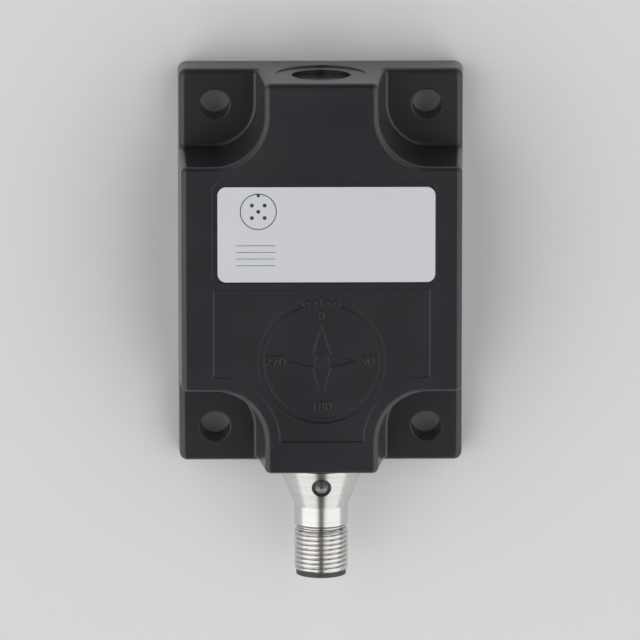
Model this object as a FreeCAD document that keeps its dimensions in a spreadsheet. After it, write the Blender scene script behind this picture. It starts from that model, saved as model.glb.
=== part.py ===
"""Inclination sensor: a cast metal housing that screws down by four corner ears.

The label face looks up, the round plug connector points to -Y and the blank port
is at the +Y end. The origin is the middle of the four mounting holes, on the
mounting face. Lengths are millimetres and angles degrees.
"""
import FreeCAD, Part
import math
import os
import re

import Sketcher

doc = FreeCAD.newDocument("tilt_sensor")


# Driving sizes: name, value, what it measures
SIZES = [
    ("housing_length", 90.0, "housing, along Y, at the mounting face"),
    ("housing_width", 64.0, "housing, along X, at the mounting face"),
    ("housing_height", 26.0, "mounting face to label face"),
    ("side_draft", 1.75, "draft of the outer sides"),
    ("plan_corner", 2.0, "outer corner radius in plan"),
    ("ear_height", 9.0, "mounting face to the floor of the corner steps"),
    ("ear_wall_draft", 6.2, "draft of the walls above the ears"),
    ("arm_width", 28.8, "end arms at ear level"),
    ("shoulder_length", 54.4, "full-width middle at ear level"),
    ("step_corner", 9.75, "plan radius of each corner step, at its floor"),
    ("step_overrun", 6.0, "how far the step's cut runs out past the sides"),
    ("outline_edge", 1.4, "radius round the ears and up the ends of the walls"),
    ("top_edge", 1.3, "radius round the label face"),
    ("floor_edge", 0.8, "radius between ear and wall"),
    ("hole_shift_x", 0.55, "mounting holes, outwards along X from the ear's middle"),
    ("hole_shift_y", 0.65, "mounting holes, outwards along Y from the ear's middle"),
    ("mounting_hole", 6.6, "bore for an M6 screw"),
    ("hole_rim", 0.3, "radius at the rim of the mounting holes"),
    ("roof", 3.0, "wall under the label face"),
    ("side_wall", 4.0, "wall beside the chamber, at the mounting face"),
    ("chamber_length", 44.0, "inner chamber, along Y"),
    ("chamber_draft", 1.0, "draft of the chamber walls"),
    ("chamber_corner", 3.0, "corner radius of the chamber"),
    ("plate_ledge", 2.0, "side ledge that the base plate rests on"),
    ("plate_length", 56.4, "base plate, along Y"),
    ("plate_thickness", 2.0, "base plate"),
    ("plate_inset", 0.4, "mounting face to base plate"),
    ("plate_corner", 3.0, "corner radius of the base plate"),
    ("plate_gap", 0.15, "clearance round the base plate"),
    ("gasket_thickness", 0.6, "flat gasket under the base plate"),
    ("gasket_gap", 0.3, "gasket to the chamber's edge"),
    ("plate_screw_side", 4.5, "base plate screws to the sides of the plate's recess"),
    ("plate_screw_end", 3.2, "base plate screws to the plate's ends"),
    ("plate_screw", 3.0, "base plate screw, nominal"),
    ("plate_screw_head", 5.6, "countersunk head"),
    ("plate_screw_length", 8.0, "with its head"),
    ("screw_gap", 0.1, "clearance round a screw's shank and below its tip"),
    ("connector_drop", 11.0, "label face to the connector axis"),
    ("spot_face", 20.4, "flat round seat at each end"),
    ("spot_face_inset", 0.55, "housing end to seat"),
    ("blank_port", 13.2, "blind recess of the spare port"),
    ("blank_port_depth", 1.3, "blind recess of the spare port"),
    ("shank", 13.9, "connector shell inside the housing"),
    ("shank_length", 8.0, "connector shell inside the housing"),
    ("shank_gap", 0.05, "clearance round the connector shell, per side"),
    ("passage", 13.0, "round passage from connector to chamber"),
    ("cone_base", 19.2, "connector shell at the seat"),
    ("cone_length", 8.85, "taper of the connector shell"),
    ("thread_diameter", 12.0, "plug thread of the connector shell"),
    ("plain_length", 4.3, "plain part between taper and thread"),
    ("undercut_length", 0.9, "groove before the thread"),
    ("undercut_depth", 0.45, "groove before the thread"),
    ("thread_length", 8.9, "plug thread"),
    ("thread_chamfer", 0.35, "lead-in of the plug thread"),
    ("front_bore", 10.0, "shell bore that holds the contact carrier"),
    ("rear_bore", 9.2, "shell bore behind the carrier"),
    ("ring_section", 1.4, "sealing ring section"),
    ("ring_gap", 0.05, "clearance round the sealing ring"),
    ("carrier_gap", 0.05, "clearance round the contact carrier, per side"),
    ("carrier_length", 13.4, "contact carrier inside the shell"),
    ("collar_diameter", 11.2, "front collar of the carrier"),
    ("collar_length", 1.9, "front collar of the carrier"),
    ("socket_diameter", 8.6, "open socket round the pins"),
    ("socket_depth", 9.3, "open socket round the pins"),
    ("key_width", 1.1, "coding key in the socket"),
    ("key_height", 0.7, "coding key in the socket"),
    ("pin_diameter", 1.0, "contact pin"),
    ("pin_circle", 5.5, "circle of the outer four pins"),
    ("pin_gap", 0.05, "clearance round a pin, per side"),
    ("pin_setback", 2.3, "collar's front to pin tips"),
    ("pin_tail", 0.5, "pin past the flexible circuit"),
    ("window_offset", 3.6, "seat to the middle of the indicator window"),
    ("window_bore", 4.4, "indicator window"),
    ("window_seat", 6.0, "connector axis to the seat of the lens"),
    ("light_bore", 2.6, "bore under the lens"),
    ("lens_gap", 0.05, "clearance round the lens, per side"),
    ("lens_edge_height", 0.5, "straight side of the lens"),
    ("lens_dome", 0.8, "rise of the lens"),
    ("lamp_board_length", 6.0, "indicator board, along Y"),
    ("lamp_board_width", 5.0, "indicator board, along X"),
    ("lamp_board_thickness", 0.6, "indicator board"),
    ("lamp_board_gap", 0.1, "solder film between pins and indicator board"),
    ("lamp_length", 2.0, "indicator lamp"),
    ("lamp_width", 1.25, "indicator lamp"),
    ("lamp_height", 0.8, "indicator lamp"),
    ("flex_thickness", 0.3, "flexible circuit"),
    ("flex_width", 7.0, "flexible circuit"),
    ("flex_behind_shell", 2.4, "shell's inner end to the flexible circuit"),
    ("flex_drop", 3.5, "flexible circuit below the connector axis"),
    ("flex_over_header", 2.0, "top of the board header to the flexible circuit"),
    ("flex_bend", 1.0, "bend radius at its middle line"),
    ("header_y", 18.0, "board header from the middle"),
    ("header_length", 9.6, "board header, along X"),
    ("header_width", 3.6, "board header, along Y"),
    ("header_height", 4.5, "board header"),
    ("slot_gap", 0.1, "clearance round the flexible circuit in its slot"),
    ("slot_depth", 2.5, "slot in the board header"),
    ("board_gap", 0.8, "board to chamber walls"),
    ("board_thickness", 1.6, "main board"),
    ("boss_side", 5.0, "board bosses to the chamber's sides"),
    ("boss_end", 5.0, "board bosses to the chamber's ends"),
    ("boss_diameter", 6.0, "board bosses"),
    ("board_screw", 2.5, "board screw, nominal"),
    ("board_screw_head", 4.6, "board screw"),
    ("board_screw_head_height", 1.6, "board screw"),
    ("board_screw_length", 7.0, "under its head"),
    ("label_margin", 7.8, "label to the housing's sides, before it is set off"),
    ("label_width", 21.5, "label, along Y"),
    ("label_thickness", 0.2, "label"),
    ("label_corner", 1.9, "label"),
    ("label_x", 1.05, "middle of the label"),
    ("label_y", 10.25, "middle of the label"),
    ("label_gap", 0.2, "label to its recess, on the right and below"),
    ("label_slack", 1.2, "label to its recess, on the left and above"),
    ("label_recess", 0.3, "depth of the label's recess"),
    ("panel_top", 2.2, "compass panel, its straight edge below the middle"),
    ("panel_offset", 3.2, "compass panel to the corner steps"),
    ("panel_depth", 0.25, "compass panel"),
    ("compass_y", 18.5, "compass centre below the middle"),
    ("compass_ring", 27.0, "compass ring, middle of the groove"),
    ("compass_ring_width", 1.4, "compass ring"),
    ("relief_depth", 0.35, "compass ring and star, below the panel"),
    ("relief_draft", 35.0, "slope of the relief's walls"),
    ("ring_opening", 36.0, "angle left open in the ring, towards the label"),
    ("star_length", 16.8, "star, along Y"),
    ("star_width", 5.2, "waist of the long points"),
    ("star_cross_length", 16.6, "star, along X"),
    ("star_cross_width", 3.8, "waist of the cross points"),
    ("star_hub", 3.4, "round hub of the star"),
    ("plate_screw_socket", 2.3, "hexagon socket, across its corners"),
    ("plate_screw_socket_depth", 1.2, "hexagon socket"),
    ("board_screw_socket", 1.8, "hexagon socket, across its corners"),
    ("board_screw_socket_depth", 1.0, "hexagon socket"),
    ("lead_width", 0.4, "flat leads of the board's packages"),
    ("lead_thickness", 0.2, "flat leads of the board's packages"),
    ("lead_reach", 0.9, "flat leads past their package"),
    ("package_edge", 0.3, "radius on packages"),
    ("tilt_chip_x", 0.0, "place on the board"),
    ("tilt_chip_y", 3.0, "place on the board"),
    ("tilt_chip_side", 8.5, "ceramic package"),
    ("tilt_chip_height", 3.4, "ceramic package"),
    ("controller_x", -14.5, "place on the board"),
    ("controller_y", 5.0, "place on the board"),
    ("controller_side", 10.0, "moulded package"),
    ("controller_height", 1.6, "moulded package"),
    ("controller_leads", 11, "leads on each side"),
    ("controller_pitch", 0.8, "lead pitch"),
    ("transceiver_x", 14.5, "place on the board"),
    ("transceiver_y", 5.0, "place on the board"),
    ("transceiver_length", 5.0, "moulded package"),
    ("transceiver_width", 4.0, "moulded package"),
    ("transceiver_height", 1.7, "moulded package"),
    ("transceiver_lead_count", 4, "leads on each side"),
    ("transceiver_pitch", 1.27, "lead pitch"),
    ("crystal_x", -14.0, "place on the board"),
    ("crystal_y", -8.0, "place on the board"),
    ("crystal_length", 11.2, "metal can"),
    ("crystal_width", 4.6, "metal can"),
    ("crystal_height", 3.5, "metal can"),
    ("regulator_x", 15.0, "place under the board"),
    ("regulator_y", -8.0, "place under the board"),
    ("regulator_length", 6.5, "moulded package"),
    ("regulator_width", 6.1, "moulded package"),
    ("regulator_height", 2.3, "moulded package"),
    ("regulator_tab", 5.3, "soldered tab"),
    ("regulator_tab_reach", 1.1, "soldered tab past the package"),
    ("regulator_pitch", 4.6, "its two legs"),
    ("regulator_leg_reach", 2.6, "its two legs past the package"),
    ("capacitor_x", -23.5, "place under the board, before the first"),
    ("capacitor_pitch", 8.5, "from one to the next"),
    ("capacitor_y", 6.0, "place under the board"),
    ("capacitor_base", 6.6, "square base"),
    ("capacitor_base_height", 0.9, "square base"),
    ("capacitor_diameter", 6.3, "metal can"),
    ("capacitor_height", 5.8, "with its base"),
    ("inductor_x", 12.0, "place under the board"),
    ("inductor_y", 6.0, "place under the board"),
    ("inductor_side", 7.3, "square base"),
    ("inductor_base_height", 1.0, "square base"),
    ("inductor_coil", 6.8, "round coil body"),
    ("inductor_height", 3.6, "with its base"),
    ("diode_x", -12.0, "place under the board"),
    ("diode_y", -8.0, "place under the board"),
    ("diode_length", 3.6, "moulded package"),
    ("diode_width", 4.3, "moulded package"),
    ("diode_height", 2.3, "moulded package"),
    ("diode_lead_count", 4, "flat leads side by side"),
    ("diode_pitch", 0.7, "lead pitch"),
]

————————

* **EXERCISE AIM**
Print, please, the lines from the first line of the material through the line that contains "four corner ears.", exactly as written and with nothing added.

* **ANSWER TO THIS PROBLEM**
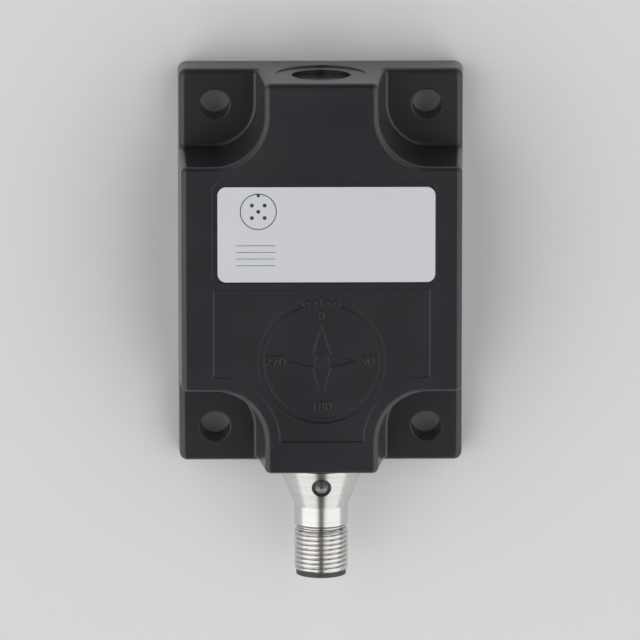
Model this object as a FreeCAD document that keeps its dimensions in a spreadsheet. After it, write the Blender scene script behind this picture. It starts from that model, saved as model.glb.
=== part.py ===
"""Inclination sensor: a cast metal housing that screws down by four corner ears.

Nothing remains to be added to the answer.